Home ownership is a cornerstone of the American Dream. But if you don’t do your financial homework before that house warming party, it can become a nightmare.
Buying too much house can cripple your finances in both the short and long term.
So, how much house can you really afford? Let’s run the numbers.
Your mortgage payment consists of principal and interest (P&I). Real estate companies and lenders typically say you can spend up to 28% of your gross household income on your P&I. We think that’s too much, and recommend that you try to stay closer to 20% of your gross. That means if you and your spouse make a combined $100,000, you should limit yourselves to $20,000 of annual P&I, or $1,666 per month. The bank may well pre-approve you to borrow more than 20%, but you don’t have to use every dollar they wave in your face.

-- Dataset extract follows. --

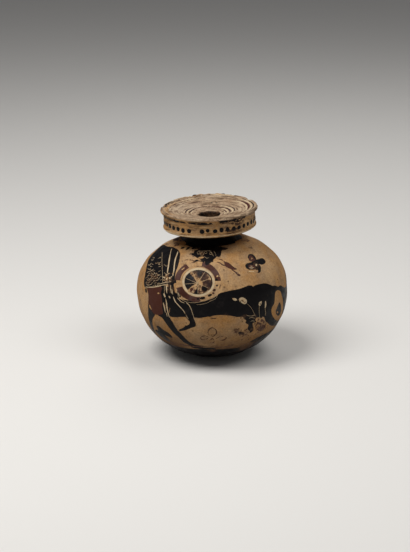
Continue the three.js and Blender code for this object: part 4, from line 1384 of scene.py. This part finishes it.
def paint_mouth(work):
    """Rings on the plate, the neck's slip, the bore's dark wall, and lines and stains of the edge band,
    some of it painted shade and highlight.
    """
    skin = work.skin
    part = skin.part
    outer = int(np.argmax(skin.radius))

    def dish(radius):
        """Climb of a radius on the plate's top."""
        return np.interp(-np.asarray(radius), -skin.radius[outer:], skin.climb[outer:])

    def under(radius):
        """Climb of a radius on the plate's underside."""
        turn = int(np.argmin(skin.radius[: outer // 2]))
        return float(np.interp(radius, skin.radius[turn:outer], skin.climb[turn:outer]))

    def band(height):
        """Climb of a height above the foot of the edge band."""
        low = int(np.searchsorted(skin.run, skin.run[outer] - part.plate_drop * 0.98))
        reach = slice(low, outer + 1)
        return np.interp(part.plate_edge_height + height, skin.height[reach], skin.climb[reach])

    def plan(points):
        """Chart places of points on the plate's top, seen from above with the front at -y."""
        x, y = np.asarray(points, float).T
        return np.column_stack([np.arctan2(x, -y), dish(np.hypot(x, y))])

    def unrolled(points):
        """Chart places on the edge band, to the right of the front and above its foot."""
        x, y = np.asarray(points, float).T
        return np.column_stack([x / part.plate_radius, band(y)])

    work.belt(-0.02, under(12.4), 1, 0, 0.01)
    # A pale line round the bead at the foot of the edge band: painted highlight.
    work.belt(band(0.4), band(0.75), PALE_SCRATCH_AND_HIGHLIGHT, 0, 0.001)
    # Thin dark slip over the bore's rounding and wall, partly slip and partly painted shade inside the
    # hole.
    work.belt(float(dish(4.65)), skin.climb[-1] + 0.02, 0.6, 0, 0.01)
    # Traces of the turned rings, nearly rubbed away
    for radius, width, film, red in ((18.1, 0.5, 0.5, 0), (16.3, 0.8, 0.52, 0.8), (14.6, 0.3, 0.46, 0.3),
            (13.4, 0.4, 0.46, 0.2), (10.2, 0.4, 0.48, 0.3), (8.5, 0.7, 0.54, 0.4), (7, 0.5, 0.5, 0.8)):
        work.belt(float(dish(radius + width / 2)), float(dish(radius - width / 2)), film, red, 0.004)
    # What is left of them: radius, from and to in degrees, widths, film and red
    work.to_chart = plan
    for radius, first, last, width, film, red in ((18.1, 62, 130, (0.3, 0.5, 0.4), 0.85, 0),
            (17.3, 56, 136, (0.3, 0.6, 0.6, 0.3), PALE_SCRATCH_AND_HIGHLIGHT, 0), (16.2, 72, 126, (0.5, 1, 1.1, 0.5), 0.98,
            0.8), (16.4, 126, 152, (0.4, 0.2), 0.66, 0.5), (16.4, 36, 72, (0.2, 0.45), 0.6, 0.5),
            (15.4, 60, 134, (0.3, 0.6, 0.3), PALE_SCRATCH_AND_HIGHLIGHT, 0), (14.6, 92, 142, (0.2, 0.4, 0.2), 0.62, 0.3),
            (18.7, -126, -96, (0.3, 0.7, 0.4), 0.92, 0), (17.8, -164, -140, (0.2, 0.45, 0.2), 0.66, 0.3),
            (17.1, -166, -138, (0.3, 0.5, 0.2), PALE_SCRATCH_AND_HIGHLIGHT, 0), (13.5, -168, -138, (0.3, 0.5, 0.2), 0.62,
            0.4), (12.3, -164, -140, (0.2, 0.4, 0.2), 0.58, 0.3), (14.8, -150, -122, (0.3, 0.5, 0.2),
            0.56, 0.3), (11.2, -158, -132, (0.3, 0.5, 0.2), 0.54, 0.2), (10.3, 96, 150, (0.2, 0.4, 0.2),
            0.64, 0.3), (9.5, 66, 150, (0.3, 0.55, 0.3), PALE_SCRATCH_AND_HIGHLIGHT, 0), (8.5, 76, 130, (0.3, 0.8, 0.5),
            0.98, 0.35), (8.2, 138, 176, (0.4, 0.7, 0.3), 0.7, 1), (7.6, 62, 142, (0.3, 0.45, 0.3),
            PALE_SCRATCH_AND_HIGHLIGHT, 0), (6.9, 84, 120, (0.3, 0.6, 0.3), 0.95, 0.6), (9.7, -138, -84, (0.3, 0.7, 0.3),
            0.95, 0.3), (8.9, -138, -76, (0.2, 0.4, 0.2), PALE_SCRATCH_AND_HIGHLIGHT, 0), (8.1, -136, -88, (0.2, 0.6, 0.3),
            0.92, 0.3), (7.4, -130, -70, (0.2, 0.35, 0.2), PALE_SCRATCH_AND_HIGHLIGHT, 0), (18.8, 146, 178,
            (0.2, 0.4, 0.2), PALE_SCRATCH_AND_HIGHLIGHT, 0), (19, -158, -110, (0.2, 0.4, 0.2), PALE_SCRATCH_AND_HIGHLIGHT, 0),
            (15.6, -176, -120, (0.15, 0.3, 0.15), PALE_SCRATCH_AND_HIGHLIGHT, 0), (12.9, -160, -96, (0.15, 0.35, 0.15),
            0.6, 0.2), (17.6, 150, 176, (0.2, 0.35, 0.2), 0.68, 0.2), (6.4, 70, 130, (0.2, 0.35, 0.2),
            PALE_SCRATCH_AND_HIGHLIGHT, 0), (10.4, 80, 128, (0.2, 0.5, 0.2), 0.85, 0.2), (9.4, 20, 50, (0.2, 0.4, 0.2),
            PALE_SCRATCH_AND_HIGHLIGHT, 0)):
        turn = np.radians(np.linspace(first, last, 9))
        work.brush(np.column_stack([radius * np.sin(turn), -radius * np.cos(turn)]), width, film, red)
    # A row of small dots, of which two at the back have kept their slip
    for k in range(36):
        turn = math.radians(-175 + 10 * k)
        film = 0.98 if 155 < -175 + 10 * k < 180 else 0.4
        work.coat(oval(11.8 * math.sin(turn), -11.8 * math.cos(turn), 0.5, 0.45, 0, 12), film)
    work.rub((-7, -9), 5, 0.4)
    work.rub((3, -15), 5, 0.4)
    work.to_chart = unrolled
    # The broken line under the lip, partly slip and partly painted shadow of the overhanging lip, and
    # stains of slip that ran over the right of the edge
    work.brush([-26, 6.7, -22, 6.4, -18.6, 6.2], (0.4, 0.9, 0.6), 0.8)
    work.brush([-18.4, 6.3, -15, 6.2, -12.5, 6.3, -10.4, 6], (0.5, 1.2, 1, 0.5))
    work.brush([-9.6, 6.4, -6.5, 6.1, -3, 6, 1.2, 5.9], (0.6, 1.1, 1.3, 0.7))
    work.brush([1.4, 6, 6, 6.1, 11, 6.3, 16, 6.5], (0.7, 1.3, 1.2, 0.6), 0.97)
    stains = (([2, 6.9, 3.6, 5, 6, 4.4, 9, 4.6, 12, 3.6, 15, 3.9, 17.4, 5, 18, 6.6, 14, 7.2, 8, 7.2,
        4, 7.3], 0.44), ([2.6, 6.8, 4.4, 5.4, 7, 5.4, 10, 5.8, 13, 5, 15.6, 5.6, 16.4, 6.8, 12, 7.1, 7, 7,
        4, 7.1], 0.7), ([3.2, 6.6, 4.6, 5.8, 6.2, 6, 8, 5.9, 8.4, 6.8, 5.6, 7.1], 1),
        ([9.6, 6.7, 10.6, 6, 12.4, 6.1, 13.6, 5.7, 14.4, 6.6, 11, 7], 1), ([15.2, 7, 16.4, 6.2, 17.8, 6.5,
        17, 7.2], 0.95), ([5, 2, 9, 1.5, 13, 1.8, 15, 2.8, 11, 3.1, 6, 2.9], 0.5),
        ([-28.6, 6.8, -27.4, 5.8, -25, 5.4, -24.4, 5.9, -26.2, 6.7], 0.85), ([32, 6.8, 34, 5.9, 38, 5.7,
        39, 6.8, 35, 7.1], 0.8), ([-40, 6.8, -37, 5.8, -33, 5.9, -34, 6.9], 0.8),
        ([-54, 6.8, -50, 5.6, -46, 6, -48, 7], 0.75), ([45, 6.8, 48, 5.8, 54, 5.9, 52, 7], 0.75))
    for outline, film in stains:
        work.fill(outline, film)
    # The line is ragged: flecks of slip beside it, and flakes lost from it
    chance = np.random.default_rng(29)
    for k in range(52):
        x, y = chance.uniform(-20, 19), chance.uniform(5.6, 7)
        long, high, tilt = chance.uniform(0.2, 0.75), chance.uniform(0.12, 0.32), chance.uniform(-25, 25)
        work.coat(oval(x, y, long, high, tilt, 8), 0 if k % 2 else 0.97)
    work.fill([0.5, 7.2, 3.8, 7.2, 2.3, 5.2], 0)
    work.brush([2, 1.5, 8, 1.2, 15.4, 1.5], (0.2, 0.35, 0.2), 0.7)
    work.brush([-24.2, 5.4, -23.8, 3.6, -23.9, 1.9], (0.3, 0.4, 0.2), 0.6)
    work.brush([-22.4, 3.4, -22.2, 1.6], 0.3, 0.58)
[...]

If you commit 28% of your gross to P&I on that same income, you’d paying $2,333 per month. That’s a difference of $667 per month that could be going to other things like savings, consumer debt reduction, or simply a little more wiggle room in the family budget.
OK, not all of that $667 is available for other spending. You’re now a homeowner. That means property taxes, home insurance and maintenance costs both small (painting, lawn care) and large (roof replacement, foundation cracks). You need to set aside money every month for those never-ending expenses.
It’s easy to get carried away during house hunting. Don’t do it! Think long and hard about what you truly want and need in a house before you start looking. Must you be in that trendy neighborhood? Can you be happy in a more affordable nearby area? Will you use that huge, costly-to-maintain yard? If you aren’t planning on kids, why pay a premium for a great school district? Two guest bedrooms? Really?
The nice-to-haves in a home are exactly that. But their value pales in comparison to the peace of mind you get from living below your mortgage means.